To build, educate, train, and inspire the Corps of Cadets to be commissioned leaders of character committed to the Army Values and ready for a lifetime of service to the Army and Nation.

Both the Secretary of the Army and Army Chief of Staff approved this recommendation.

Our updated mission statement focuses on the mission essential tasks of Build, Educate, Train, and Inspire the Corps of Cadets to be commissioned leaders of character, with the explicit purpose of being committed to the Army Values and Ready for a lifetime of service. The Army Values include Duty and Honor, and Country is reflected in Loyalty, bearing truth faith and allegiance to the U.S. Constitution, the Army, your unit, and other Soldiers. In the past century, West Point’s mission has changed nine times. Many graduates will recall the mission statement they learned as new cadets did not include the motto, as Duty, Honor, Country was first added to the mission statement in 1998.

Our absolute focus on developing leaders of character ready to lead our Army’s Soldiers on increasingly lethal battlefields remains unchanged.

Go Army!

Duty Honor Country

LTG Steve Gilland

61st Superintendent

Army Col. Terence Kelley, director of communications for West Point, said in a statement to Breitbart News:

Duty, Honor, Country is and always will be the motto of West Point. As we have done ten times in the past century, we have updated our mission statement, now including the Army Values, Loyalty, Duty, Respect, Selfless Service, Integrity, and Personal Courage.

The words “duty, honor, country” appeared in a famed Army Gen. Douglas MacArthur speech to the Corps of Cadets in 1922. MacArthur served as superintendent of West Point from 1919 to 1922, after returning from service in World War I.

According to the Western Journal’s Randy DeSoto, new cadets during basic training at West Point had to memorize a portion of the speech, which said:

Duty, Honor, Country: Those three hallowed words reverently dictate what you ought to be, what you can be, what you will be. They are your rallying points: to build courage when courage seems to fail; to regain faith when there seems to be little cause for faith; to create hope when hope becomes forlorn.

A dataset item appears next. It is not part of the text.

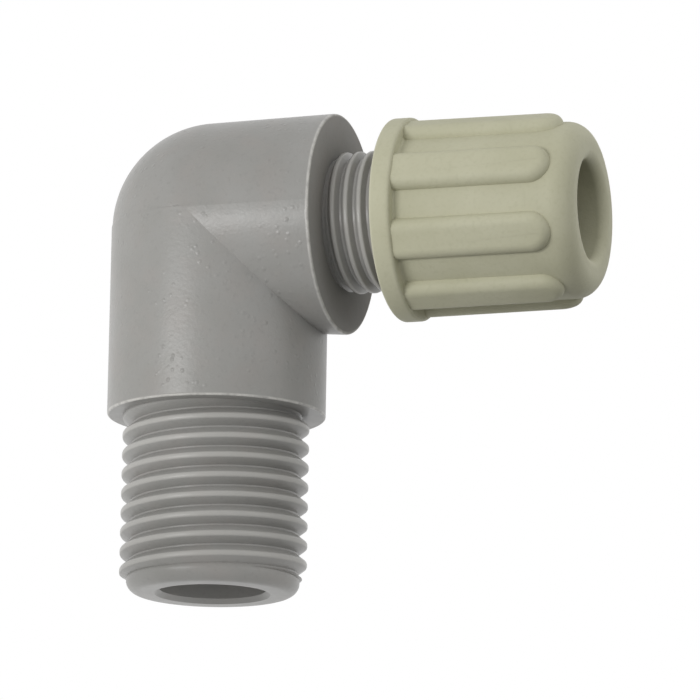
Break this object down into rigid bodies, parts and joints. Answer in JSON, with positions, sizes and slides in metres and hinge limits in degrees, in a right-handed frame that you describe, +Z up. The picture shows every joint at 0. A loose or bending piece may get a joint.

In the beginning… Cadets conduct firing exercises outside the new barracks at the United States Military Academy in West Point, New York, in 1853. (Photo by © CORBIS/Corbis via Getty Images)

MacArthur repeated the phrase several times in his speech:

Duty, Honor, Country. The code which those words perpetuate embraces the highest moral laws and will stand the test of any ethics or philosophies ever promulgated for the uplift of mankind. Its requirements are for the things that are right, and its restraints are from the things that are wrong. The soldier, above all other men, is required to practice the greatest act of religious training — sacrifice.

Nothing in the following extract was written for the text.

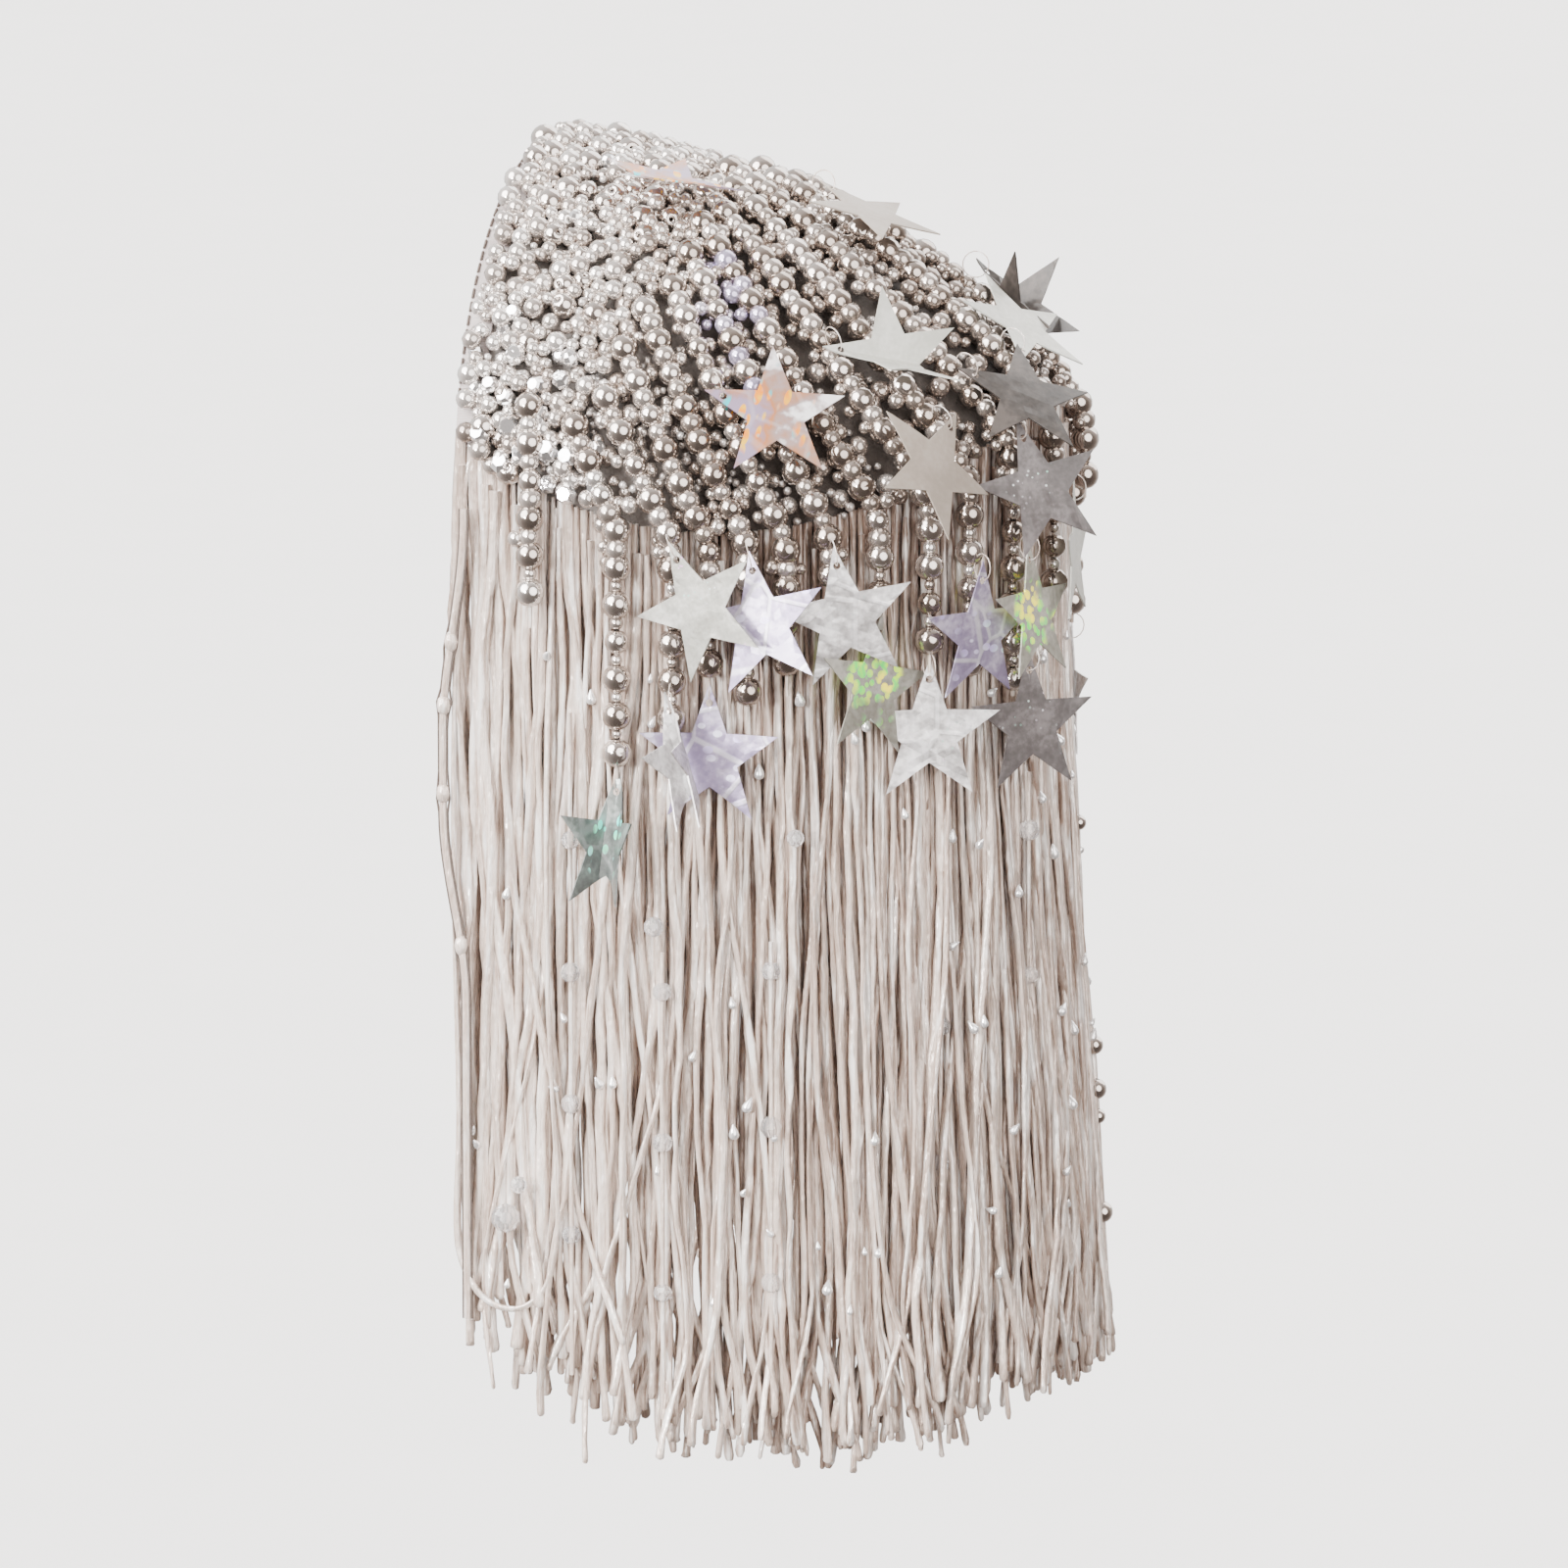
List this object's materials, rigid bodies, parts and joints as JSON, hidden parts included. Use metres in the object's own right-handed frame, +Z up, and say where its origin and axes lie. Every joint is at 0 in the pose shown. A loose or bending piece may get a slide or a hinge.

In battle and in the face of danger and death, he discloses those divine attributes which his Maker gave when he created man in his own image. No physical courage and no brute instinct can take the place of the Divine help which alone can sustain him.”

MacArthur told West Point cadets: “In the evening of my memory, always I come back to West Point. Always there echoes and re-echoes: Duty, Honor, Country.”

DeSoto wrote: “Hopefully, the same will be true for today’s West Point cadets, even with ‘Duty, Honor, Country’ no longer in the mission statement.”

Several Army veterans weighed in on the change.

Will Thibeau, an Army Ranger veteran and director of The American Military Project at The Claremont Institute, told Breitbart News in a statement, “The West Point mission statement is the cornerstone of everything that happens at the preeminent institution of our nation. Army civilian and military leaders’ decision to expunge the timeless principles of ‘Duty, Honor, Country’ from that motto in favor of a reference to the Army Values.”
“On the surface, this change is a benign semantic tweak from leadership. In reality, this is a rhetorical revolution in West Point’s culture. ‘Duty, Honor, Country’ are foundational commitments, instilled by General McArthur, that transcend time and culture. The Army Values now in the mission statement have undergone constant revisions since 1986, only formally codified in 2012. ‘Values’ are subjective cultural preferences that, for the Army, while important concepts, were the product of corporate consulting and endless bureaucratic revision,” he added.
“The saddest part is that we shouldn’t be surprised. At West Point, a cadet can get a degree in Diversity and Inclusion studies. The admissions office builds the Corps of Cadets based on ‘class composition goals’ that are, without question, race and sex-based quotas.”
Thibeau concluded, “The change to the motto is legitimately concerning, and Americans should ignore the military’s effort to sanitize the moment in which we find ourselves.”

Class of 2023 cadets throw their caps during commencement ceremonies at the U.S. Military Academy West Point, on May 27, 2023, in West Point, New York. (KENA BETANCUR/AFP via Getty Images)

Army veteran Spence Rogers called it a “disgrace” on X:

.@WestPoint_USMA got rid of “Duty, Honor, Country” out of its mission statement this week and replaced it with the words “Army Values”. What a disgrace! Listen to the speech by General Douglas MacArthur called “Duty, Honor, Country” given when he received West Point’s Thayer Award at West Point, May 12, 1962. He was 82 years old when he gave this speech. P.S. I don’t agree with the good general on the age of the earth or evolution. Despite that part of the speech, he is 100% correct.

Hal Lambert, a Republican fundraiser who served on the Inaugural Committee for President Donald Trump, posted sarcastically:

Army Values are now the amorphous words describing West Point grads mission statement. Duty, Honor, Country are out. Why not just go with the words “my truth” and be done with it?

This story has been updated to include a statement from West Point.